- [GIVEN TASK]
Work through the material below line by line and say how many lines include the word "mathutils". Only the number, please.
################
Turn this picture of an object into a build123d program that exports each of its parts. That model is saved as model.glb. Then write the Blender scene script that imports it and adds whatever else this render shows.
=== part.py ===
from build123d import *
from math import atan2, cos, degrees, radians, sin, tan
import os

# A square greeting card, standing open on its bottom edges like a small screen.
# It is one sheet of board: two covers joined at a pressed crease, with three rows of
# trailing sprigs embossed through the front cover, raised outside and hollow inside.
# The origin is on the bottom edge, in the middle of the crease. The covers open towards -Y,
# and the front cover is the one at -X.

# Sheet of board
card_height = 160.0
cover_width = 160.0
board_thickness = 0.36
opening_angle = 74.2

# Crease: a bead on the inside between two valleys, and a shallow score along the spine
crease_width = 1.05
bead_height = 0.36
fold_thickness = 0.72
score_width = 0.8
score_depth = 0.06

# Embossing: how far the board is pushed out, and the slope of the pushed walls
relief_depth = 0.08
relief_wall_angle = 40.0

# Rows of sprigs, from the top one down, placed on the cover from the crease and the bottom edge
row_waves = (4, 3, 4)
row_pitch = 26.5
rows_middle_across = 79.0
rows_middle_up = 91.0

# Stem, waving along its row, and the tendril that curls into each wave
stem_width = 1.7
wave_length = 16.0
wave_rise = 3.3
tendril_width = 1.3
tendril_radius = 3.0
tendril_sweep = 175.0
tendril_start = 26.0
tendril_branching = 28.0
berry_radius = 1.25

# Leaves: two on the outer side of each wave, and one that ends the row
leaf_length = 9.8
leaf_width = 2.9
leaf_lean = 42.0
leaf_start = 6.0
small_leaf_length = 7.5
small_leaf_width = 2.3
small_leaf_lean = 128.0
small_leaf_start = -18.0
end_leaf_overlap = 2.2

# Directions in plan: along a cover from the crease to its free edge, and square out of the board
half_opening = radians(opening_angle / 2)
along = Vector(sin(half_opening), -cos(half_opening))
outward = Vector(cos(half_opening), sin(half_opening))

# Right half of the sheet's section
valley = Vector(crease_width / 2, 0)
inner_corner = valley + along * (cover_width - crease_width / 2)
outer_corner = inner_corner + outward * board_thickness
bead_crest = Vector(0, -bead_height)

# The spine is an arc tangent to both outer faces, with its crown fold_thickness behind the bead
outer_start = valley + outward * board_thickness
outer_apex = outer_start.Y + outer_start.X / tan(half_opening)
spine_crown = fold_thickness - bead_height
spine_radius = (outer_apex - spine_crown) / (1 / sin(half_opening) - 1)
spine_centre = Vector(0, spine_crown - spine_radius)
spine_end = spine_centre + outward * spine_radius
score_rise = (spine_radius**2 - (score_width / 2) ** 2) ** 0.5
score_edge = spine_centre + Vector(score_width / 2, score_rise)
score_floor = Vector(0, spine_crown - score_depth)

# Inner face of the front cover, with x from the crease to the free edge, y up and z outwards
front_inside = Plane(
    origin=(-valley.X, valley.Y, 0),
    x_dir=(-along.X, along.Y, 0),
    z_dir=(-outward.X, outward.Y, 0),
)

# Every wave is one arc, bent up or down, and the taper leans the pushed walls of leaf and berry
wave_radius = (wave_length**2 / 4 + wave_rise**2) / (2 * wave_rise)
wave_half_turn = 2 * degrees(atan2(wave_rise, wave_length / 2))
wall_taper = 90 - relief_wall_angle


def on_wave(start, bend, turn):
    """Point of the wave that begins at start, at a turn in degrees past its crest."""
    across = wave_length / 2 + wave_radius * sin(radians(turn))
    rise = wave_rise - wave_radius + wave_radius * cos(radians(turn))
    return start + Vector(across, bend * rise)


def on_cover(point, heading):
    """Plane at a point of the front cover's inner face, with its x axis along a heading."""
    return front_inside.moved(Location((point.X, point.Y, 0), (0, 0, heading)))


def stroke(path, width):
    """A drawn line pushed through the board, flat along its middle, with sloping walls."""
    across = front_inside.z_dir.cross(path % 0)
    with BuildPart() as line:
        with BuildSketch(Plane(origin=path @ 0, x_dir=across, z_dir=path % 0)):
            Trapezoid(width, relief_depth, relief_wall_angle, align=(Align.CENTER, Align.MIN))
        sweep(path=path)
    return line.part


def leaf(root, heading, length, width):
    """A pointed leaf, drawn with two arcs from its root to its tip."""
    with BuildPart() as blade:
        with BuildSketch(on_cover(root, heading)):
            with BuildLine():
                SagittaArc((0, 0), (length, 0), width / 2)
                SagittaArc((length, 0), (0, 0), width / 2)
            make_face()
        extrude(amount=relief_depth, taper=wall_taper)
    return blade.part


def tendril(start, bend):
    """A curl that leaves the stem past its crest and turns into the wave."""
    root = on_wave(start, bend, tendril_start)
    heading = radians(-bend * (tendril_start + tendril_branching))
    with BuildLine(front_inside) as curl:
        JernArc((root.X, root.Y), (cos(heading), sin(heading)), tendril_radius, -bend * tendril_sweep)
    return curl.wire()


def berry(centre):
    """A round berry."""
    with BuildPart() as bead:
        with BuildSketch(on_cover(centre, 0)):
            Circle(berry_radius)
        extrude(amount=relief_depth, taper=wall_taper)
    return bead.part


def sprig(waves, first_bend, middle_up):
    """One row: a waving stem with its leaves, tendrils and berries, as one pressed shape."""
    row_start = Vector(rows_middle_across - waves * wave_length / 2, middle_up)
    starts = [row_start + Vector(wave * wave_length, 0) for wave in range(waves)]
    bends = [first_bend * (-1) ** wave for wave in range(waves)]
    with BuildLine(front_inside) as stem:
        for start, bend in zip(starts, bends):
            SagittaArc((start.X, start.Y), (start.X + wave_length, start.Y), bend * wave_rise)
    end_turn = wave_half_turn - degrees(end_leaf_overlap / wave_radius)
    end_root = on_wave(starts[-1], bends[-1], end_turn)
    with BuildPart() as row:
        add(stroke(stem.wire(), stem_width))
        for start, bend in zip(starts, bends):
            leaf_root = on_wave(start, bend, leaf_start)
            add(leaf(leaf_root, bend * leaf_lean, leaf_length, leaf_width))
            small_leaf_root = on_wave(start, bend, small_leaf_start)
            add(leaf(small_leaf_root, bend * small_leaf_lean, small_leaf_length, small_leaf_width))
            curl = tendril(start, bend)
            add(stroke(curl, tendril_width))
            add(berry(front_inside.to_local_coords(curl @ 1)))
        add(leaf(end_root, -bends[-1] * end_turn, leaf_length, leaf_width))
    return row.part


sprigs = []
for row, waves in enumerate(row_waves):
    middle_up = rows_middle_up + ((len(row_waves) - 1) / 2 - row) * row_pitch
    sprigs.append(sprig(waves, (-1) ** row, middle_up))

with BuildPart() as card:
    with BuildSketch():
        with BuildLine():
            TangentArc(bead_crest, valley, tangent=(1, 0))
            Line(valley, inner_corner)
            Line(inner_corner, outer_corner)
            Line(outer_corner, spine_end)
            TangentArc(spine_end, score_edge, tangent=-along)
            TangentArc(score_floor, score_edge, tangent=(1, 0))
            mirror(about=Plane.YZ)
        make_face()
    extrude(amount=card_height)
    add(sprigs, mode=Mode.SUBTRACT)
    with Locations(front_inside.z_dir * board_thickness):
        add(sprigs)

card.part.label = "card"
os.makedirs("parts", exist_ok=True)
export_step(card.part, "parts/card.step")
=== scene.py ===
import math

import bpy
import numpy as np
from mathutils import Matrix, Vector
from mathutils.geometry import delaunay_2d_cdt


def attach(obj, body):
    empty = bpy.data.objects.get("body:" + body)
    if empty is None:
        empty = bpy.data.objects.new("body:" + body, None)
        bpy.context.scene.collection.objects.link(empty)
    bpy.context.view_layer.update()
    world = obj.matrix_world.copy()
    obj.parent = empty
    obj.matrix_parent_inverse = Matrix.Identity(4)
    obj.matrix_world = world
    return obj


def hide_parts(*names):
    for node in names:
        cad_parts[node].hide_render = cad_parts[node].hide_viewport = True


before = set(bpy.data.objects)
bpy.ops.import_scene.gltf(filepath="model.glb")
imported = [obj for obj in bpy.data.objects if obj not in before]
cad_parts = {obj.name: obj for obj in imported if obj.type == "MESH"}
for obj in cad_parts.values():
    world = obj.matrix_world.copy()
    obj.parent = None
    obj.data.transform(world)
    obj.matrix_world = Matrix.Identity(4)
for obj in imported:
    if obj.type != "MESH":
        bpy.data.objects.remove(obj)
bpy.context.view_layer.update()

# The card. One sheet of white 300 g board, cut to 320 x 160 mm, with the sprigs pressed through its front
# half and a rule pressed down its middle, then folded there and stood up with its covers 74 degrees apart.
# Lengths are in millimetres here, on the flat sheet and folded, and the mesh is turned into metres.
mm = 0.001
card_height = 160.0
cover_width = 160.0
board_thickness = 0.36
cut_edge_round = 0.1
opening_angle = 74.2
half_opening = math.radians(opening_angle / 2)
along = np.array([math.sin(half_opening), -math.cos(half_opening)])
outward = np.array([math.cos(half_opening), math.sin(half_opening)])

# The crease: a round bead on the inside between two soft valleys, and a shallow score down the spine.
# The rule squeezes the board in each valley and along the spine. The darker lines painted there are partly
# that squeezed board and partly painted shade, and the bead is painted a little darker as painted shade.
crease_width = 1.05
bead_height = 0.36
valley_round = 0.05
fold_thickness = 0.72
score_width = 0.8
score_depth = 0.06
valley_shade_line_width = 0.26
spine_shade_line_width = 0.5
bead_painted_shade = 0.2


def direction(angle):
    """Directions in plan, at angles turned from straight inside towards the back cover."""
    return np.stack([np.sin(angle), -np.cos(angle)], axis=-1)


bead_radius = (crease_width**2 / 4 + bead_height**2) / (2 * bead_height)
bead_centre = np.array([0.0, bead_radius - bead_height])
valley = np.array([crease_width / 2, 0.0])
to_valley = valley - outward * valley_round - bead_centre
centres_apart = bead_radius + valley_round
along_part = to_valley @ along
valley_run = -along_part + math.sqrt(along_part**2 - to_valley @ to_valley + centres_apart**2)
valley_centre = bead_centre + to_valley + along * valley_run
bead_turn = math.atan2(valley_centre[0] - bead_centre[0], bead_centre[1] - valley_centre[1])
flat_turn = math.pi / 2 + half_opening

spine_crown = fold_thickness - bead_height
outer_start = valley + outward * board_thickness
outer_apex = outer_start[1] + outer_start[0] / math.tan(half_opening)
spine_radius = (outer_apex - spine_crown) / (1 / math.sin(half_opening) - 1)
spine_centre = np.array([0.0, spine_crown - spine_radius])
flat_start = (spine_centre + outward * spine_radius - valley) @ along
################
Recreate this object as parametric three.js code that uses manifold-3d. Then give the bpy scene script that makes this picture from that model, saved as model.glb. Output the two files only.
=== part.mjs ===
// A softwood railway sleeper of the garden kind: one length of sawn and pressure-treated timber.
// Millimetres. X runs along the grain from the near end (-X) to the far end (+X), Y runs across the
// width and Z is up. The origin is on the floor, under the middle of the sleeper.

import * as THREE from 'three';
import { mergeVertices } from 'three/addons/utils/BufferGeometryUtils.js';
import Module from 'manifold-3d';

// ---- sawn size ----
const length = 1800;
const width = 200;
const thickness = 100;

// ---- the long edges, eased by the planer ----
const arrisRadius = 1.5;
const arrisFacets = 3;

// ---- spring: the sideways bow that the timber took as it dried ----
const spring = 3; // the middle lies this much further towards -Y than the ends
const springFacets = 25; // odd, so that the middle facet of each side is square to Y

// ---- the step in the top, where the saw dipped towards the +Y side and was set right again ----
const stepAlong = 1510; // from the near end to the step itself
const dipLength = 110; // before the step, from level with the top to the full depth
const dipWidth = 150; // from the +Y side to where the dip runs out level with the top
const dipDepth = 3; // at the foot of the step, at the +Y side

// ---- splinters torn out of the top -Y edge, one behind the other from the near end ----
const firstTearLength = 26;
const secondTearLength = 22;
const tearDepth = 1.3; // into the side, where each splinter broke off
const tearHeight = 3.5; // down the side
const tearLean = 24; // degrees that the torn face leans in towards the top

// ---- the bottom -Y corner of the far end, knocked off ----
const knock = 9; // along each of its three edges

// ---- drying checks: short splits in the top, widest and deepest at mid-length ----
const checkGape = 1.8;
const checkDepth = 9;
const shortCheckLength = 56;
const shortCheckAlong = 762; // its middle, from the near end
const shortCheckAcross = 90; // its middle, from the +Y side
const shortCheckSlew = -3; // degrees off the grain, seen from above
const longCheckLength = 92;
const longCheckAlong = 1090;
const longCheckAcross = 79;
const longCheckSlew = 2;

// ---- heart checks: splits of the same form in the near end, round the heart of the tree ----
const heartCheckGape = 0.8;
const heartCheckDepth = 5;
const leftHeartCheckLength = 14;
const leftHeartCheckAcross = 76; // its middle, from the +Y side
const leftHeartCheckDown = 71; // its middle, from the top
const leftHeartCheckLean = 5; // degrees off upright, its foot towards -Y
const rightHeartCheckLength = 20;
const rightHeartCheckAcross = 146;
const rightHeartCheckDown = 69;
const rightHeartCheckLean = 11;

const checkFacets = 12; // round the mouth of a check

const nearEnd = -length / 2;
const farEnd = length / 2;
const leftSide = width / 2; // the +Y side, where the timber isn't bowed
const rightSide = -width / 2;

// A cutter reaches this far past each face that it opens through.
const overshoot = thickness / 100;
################
- [RESPONSE TO THIS EXERCISE]
2